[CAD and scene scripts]
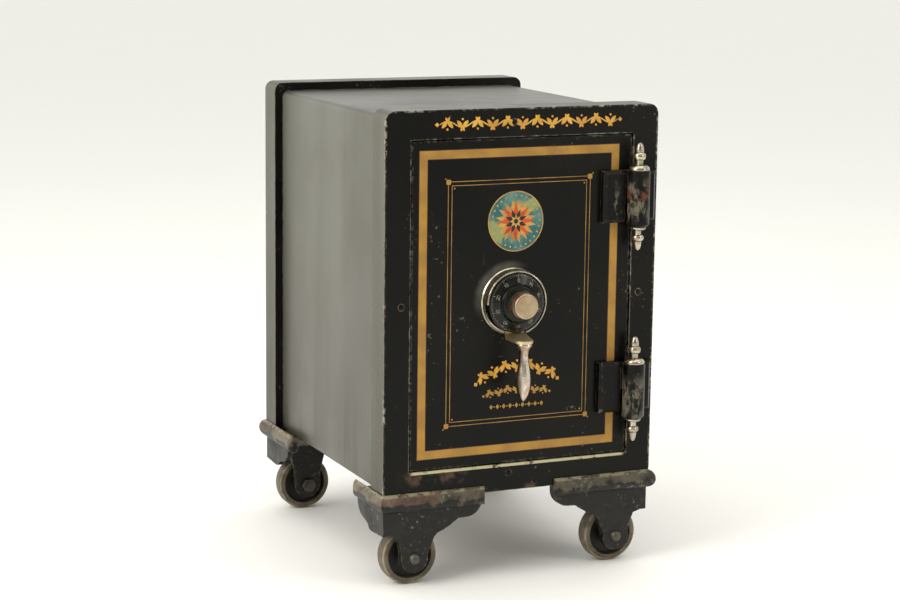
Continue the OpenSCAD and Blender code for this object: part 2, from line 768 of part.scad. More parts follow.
// Case of the combination lock, open towards the inner plate, with the post its wheels turn on.
module lock_case() {
    color([0.55, 0.47, 0.30]) from_face() difference() {
        union() {
            difference() {
                box(dial_x - lock_w, dial_x + lock_w, lock_y0, lock_y1,
                    lock_zc - lock_h, lock_zc + lock_h);
                box(dial_x - lock_w + lock_wall, dial_x + lock_w - lock_wall,
                    lock_y0 + lock_wall, lock_y1 + eps,
                    lock_zc - lock_h + lock_wall, lock_zc + lock_h - lock_wall);
            }
            at_dial() rod_y(post_r, lock_y0 + lock_wall, post_y1);
            lock_screw_places() rod_y(4, lock_y0 + lock_wall, lock_y1);
        }
        at_dial() rod_y(spindle_r + running, lock_y0 - eps, post_y1 + eps);
        lock_screw_places() rod_y(1.5, lock_y1 - 8, lock_y1 + eps);
        box(dial_x - lock_w - eps, dial_x - lock_w + lock_wall + eps, 68.7, 75.3,
            lock_bolt_z - 5.3, lock_bolt_z + 5.3);
    }
}

module lock_screw_places() {
    for (x = [-1, 1] * (lock_w - lock_wall - 3.5), z = [-1, 1] * (lock_h - lock_wall - 3.5))
        translate([dial_x + x, 0, lock_zc + z]) children();
}

module lock_cover() {
    color([0.60, 0.52, 0.33]) from_face() difference() {
        box(dial_x - lock_w, dial_x + lock_w, lock_y1, lock_y1 + 1.5,
            lock_zc - lock_h, lock_zc + lock_h);
        lock_screw_places() rod_y(1.5, lock_y1 - eps, lock_y1 + 1.5 + eps);
    }
}

module lock_screws() {
    color([0.60, 0.58, 0.55]) from_face() lock_screw_places() rod_y(1.5, lock_y1 - 8, lock_y1 + 1.5);
}

// Bolt of the combination lock, drawn back into its case.
module lock_bolt() {
    color([0.66, 0.56, 0.34]) from_face() difference() {
        box(dial_x - lock_w + 0.5, lever_x + 6, 69, 75, lock_bolt_z - 5, lock_bolt_z + 5);
        translate([lever_x, 0, lock_bolt_z]) rod_y(2, 68, 76);
    }
}

// Lever on the lock bolt, with the fence that drops into the gates of the wheels.
module lock_lever() {
    color([0.70, 0.58, 0.32]) from_face() {
        slab(77.5, 79.5) polygon([[lever_x - 5, lock_bolt_z - 4], [lever_x - 5, lock_bolt_z + 4],
            [dial_x, lock_bolt_z + 4], [dial_x + 12, lock_bolt_z - 2], [dial_x + 12, lock_bolt_z - 5],
            [dial_x - 4, lock_bolt_z - 5]]);
        box(dial_x - gate_w / 2 + 0.5, dial_x + gate_w / 2 - 0.5, disc_y0, 77.5,
            dial_z + disc_r + fence_gap, lock_bolt_z + 2);
        translate([lever_x, 0, lock_bolt_z]) rod_y(2, 69, 77.5);
    }
}

module handle_sleeve() {
    color([0.60, 0.58, 0.55]) from_face() at_dial() difference() {
        rod_y(sleeve_r, arm_y0, crank_y1);
        rod_y(spindle_r + running, arm_y0 - eps, crank_y1 + eps);
    }
}

// Arm of the handle: a hub behind the dial, a flat bar down, and a nose that turns forwards.
module handle_arm() {
    color([0.72, 0.68, 0.60]) from_face() difference() {
        union() {
            at_dial() rod_y(19, arm_y0, arm_y1);
            slab(arm_y0, arm_y1) polygon([
                [dial_x - 19, dial_z], [dial_x + 19, dial_z],
                [dial_x + arm_w / 2, dial_z - 24], [dial_x + arm_w / 2, grip_z + 4],
                [dial_x - arm_w / 2, grip_z + 4], [dial_x - arm_w / 2, dial_z - 24]]);
            translate([dial_x - arm_w / 2, 0, 0]) rotate([90, 0, 90]) linear_extrude(arm_w)
                polygon([[arm_y1, grip_z + 4], [arm_y1 - 1, grip_z], [1 - grip_out, grip_z],
                    [1 - grip_out, grip_z + 4], [arm_y0, grip_z + 9]]);
            translate([dial_x, 1 - grip_out, grip_z]) cylinder(r = arm_w / 2, h = 4);
        }
        at_dial() rod_y(sleeve_r, arm_y0 - eps, arm_y1 + eps);
        translate([dial_x, -grip_out, grip_z - eps]) cylinder(r = 5, h = 2.5 + eps);
    }
}

// Turned grip hanging from the arm: a collar, a funnel down to a thin neck, a long swelling and
// a pointed end.
module handle_grip() {
    neck_r = 6.1;
    neck_z = -15;
    belly_z = -51;
    tip_z = -79.6;
    color([0.74, 0.70, 0.64]) from_face() translate([dial_x, -grip_out, grip_z])
        rotate_extrude() polygon(concat(
            [[0, 2.5], [5, 2.5], [5, 0], [collar_r - 0.5, 0], [collar_r, -1.5], [collar_r, -3]],
            [for (i = [0 : 6]) let (t = i / 6) [
                neck_r + (collar_r - 1.2 - neck_r) * pow(1 - t, 2), -5 + (neck_z + 5) * t]],
            [for (i = [1 : 10]) let (t = i / 10) [
                neck_r + (grip_r - neck_r) * (1 - cos(180 * t)) / 2,
                neck_z + (belly_z - neck_z) * t]],
            [for (i = [1 : 10]) let (t = i / 10) [
                grip_r * pow(1 - pow(t, 2.2), 0.8), belly_z + (tip_z - belly_z) * t]]));
}

module handle_crank() {
    color([0.50, 0.48, 0.45]) from_face() difference() {
        union() {
            at_dial() rod_y(14, crank_y0, crank_y1);
            slab(crank_y0, crank_y1) polygon([
                [dial_x + 13, dial_z - 6], [crank_pin_x + 6, crank_pin_z],
                [crank_pin_x + 2, crank_pin_z - 6], [crank_pin_x - 5, crank_pin_z - 4],
                [dial_x - 8, dial_z - 10]]);
            translate([crank_pin_x, 0, crank_pin_z]) {
                rod_y(6, crank_y0, crank_y1);
                rod_y(crank_pin_r, fork_y0, crank_y0 + 1);
            }
        }
        at_dial() rod_y(sleeve_r, crank_y0 - eps, crank_y1 + eps);
    }
}

// Upright bar that carries the locking bolts, with the fork that the crank's pin moves in.
module bolt_bar() {
    fork_z0 = crank_pin_z - 16;
    fork_z1 = crank_pin_z + 3;
    color([0.50, 0.48, 0.45]) from_face() difference() {
        union() {
            box(bar_x0, bar_x1, bar_y0, bar_y1, bolt_zs[0] - 15, bolt_zs[2] + 15);
            box(bar_x0, crank_pin_x + fork_slot / 2 + 7, fork_y0, fork_y1, fork_z0, fork_z0 + 11);
            box(crank_pin_x - fork_slot / 2 - 6, crank_pin_x + fork_slot / 2 + 7,
                fork_y0, fork_y1, fork_z0, fork_z1);
        }
        box(crank_pin_x - fork_slot / 2, crank_pin_x + fork_slot / 2, fork_y0 - eps,
            fork_y1 + eps, crank_pin_z - 7, fork_z1 + eps);
        for (z = bolt_zs) translate([0, bolt_y, z]) rod_x(4, bar_x0 - eps, bar_x1 + eps);
    }
}

module locking_bolts() {
    color([0.66, 0.64, 0.60]) from_face() for (z = bolt_zs) translate([0, bolt_y, z]) {
        rod_x(bolt_r, bolt_tip_x, bar_x0);
        rod_x(4, bar_x0, bar_x1);
    }
}

front_frame();
rear_frame();
outer_shell();
back_plate();
jamb_frame();
fireproof_lining();
inner_box();
frame_rivets();
rear_rivets();
cabinet_case();
cabinet_shelf();
cabinet_dividers();
shoe_front_left();
shoe_front_right();
shoe_rear_left();
shoe_rear_right();
shoe_bolts();
axle_bolts();
axle_nuts();
wheel_front_left();
wheel_front_right();
wheel_rear_left();
wheel_rear_right();
frame_hinge_upper();
frame_hinge_lower();
hinge_pin_upper();
hinge_pin_lower();
hinge_finials_upper();
hinge_finials_lower();
door_plate();
door_casting();
door_filling();
door_inner_plate();
inner_plate_screws();
door_hinge_upper();
door_hinge_lower();
dial_ring();
hinge_side_dogs();
bolt_guides();
lock_case();
lock_cover();
lock_screws();
lock_bolt();
lock_lever();
dial();
dial_knob();
dial_spindle();
drive_cam();
lock_wheel_1();
lock_wheel_2();
lock_wheel_3();
handle_sleeve();
handle_arm();
handle_grip();
handle_crank();
bolt_bar();
locking_bolts();
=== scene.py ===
"""Looks of a small antique fireproof safe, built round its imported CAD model.

Lengths are in metres. The front of the safe faces -Y, +Z is up, and the safe stands on z = 0.
"""

import math

import bmesh
import bpy
from mathutils import Matrix, Vector


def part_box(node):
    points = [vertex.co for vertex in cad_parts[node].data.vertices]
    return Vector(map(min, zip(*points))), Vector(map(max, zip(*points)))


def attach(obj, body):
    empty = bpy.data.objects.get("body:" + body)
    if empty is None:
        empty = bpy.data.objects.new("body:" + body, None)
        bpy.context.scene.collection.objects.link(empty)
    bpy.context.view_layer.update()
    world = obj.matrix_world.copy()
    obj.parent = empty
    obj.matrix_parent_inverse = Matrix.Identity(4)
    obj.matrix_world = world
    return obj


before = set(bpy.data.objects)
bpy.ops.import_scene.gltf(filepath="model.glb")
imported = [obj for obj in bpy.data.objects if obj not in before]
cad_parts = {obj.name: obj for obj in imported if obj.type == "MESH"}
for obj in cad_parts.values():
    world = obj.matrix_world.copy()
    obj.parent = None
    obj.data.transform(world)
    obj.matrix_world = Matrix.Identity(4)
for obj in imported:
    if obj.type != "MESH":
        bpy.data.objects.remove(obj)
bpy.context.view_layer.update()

MM = 0.001


# ---- Places taken from the CAD parts ----

def corners(node):
    """Lowest and highest corner of a CAD node."""
    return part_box(node)


def middle(node):
    low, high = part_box(node)
    return (low + high) / 2


FRAME_LOW, FRAME_HIGH = corners("front_frame")
DOOR_LOW, DOOR_HIGH = corners("door_plate")
DOOR_FACE = DOOR_LOW.y
FRAME_FACE = FRAME_LOW.y
DIAL = middle("dial")
SHELL_LOW, SHELL_HIGH = corners("outer_shell")
BARREL = middle("hinge_pin_upper")
UPPER_BARREL_Z = BARREL.z
LOWER_BARREL_Z = middle("hinge_pin_lower").z
SHOE_TOP = corners("shoe_front_left")[1].z
BEAD_HALF_HEIGHT = 12.5 * MM
WHEEL = middle("wheel_front_right")

# The dial's sloping face: its outer and inner radius, and how far each lies behind the dial's front.
DIAL_FRONT = corners("dial")[0].y
CONE_OUTER, CONE_INNER = 38.8 * MM, 26.5 * MM
CONE_OUTER_DEPTH, CONE_INNER_DEPTH = 9.7 * MM, 4.5 * MM


# ---- Materials ----

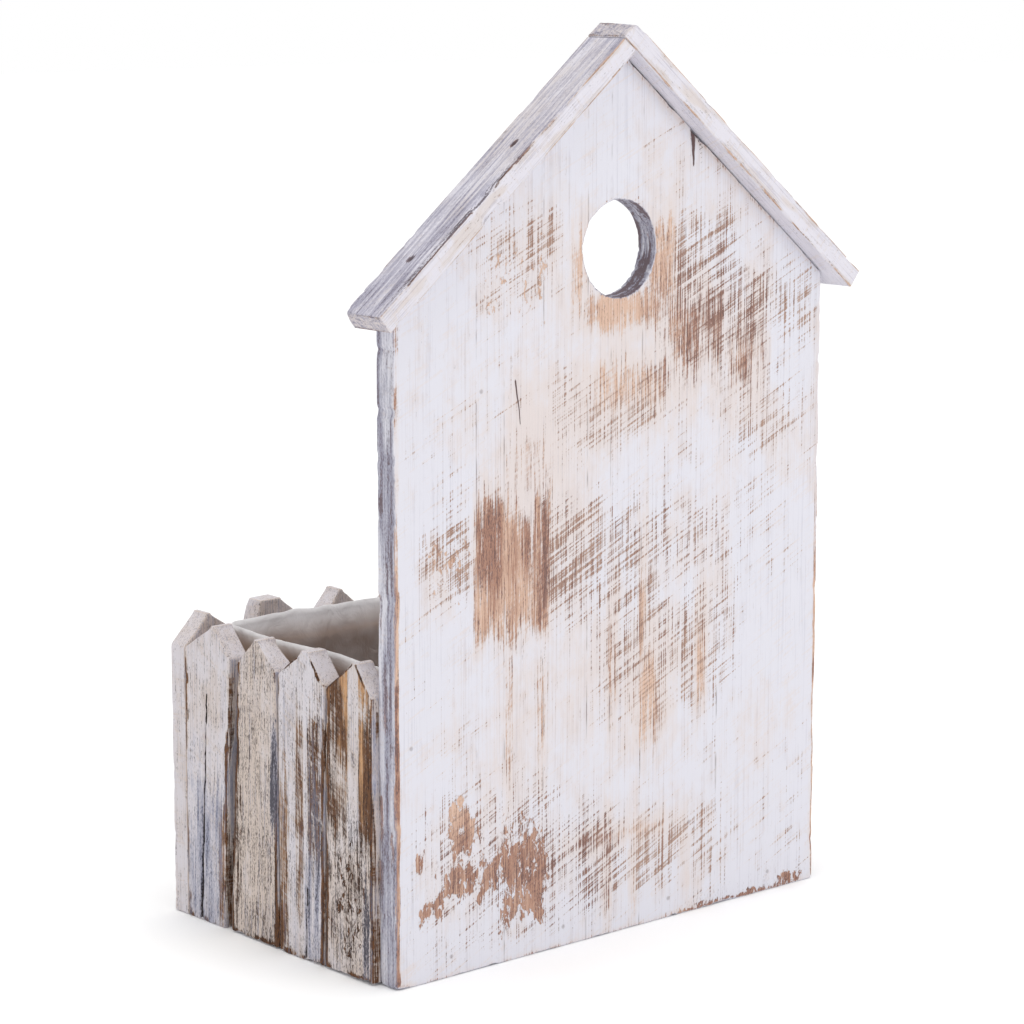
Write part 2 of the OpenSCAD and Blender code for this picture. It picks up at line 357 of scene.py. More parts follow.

REQUIRED TASK: Output, from the data above, the lines from the line with "dial_spindle();" to the line with "obj.parent = None" exactly as they stand, both ends included and nothing else.

ANSWER BELOW:
dial_spindle();
drive_cam();
lock_wheel_1();
lock_wheel_2();
lock_wheel_3();
handle_sleeve();
handle_arm();
handle_grip();
handle_crank();
bolt_bar();
locking_bolts();
=== scene.py ===
"""Looks of a small antique fireproof safe, built round its imported CAD model.

Lengths are in metres. The front of the safe faces -Y, +Z is up, and the safe stands on z = 0.
"""

import math

import bmesh
import bpy
from mathutils import Matrix, Vector


def part_box(node):
    points = [vertex.co for vertex in cad_parts[node].data.vertices]
    return Vector(map(min, zip(*points))), Vector(map(max, zip(*points)))


def attach(obj, body):
    empty = bpy.data.objects.get("body:" + body)
    if empty is None:
        empty = bpy.data.objects.new("body:" + body, None)
        bpy.context.scene.collection.objects.link(empty)
    bpy.context.view_layer.update()
    world = obj.matrix_world.copy()
    obj.parent = empty
    obj.matrix_parent_inverse = Matrix.Identity(4)
    obj.matrix_world = world
    return obj


before = set(bpy.data.objects)
bpy.ops.import_scene.gltf(filepath="model.glb")
imported = [obj for obj in bpy.data.objects if obj not in before]
cad_parts = {obj.name: obj for obj in imported if obj.type == "MESH"}
for obj in cad_parts.values():
    world = obj.matrix_world.copy()
    obj.parent = None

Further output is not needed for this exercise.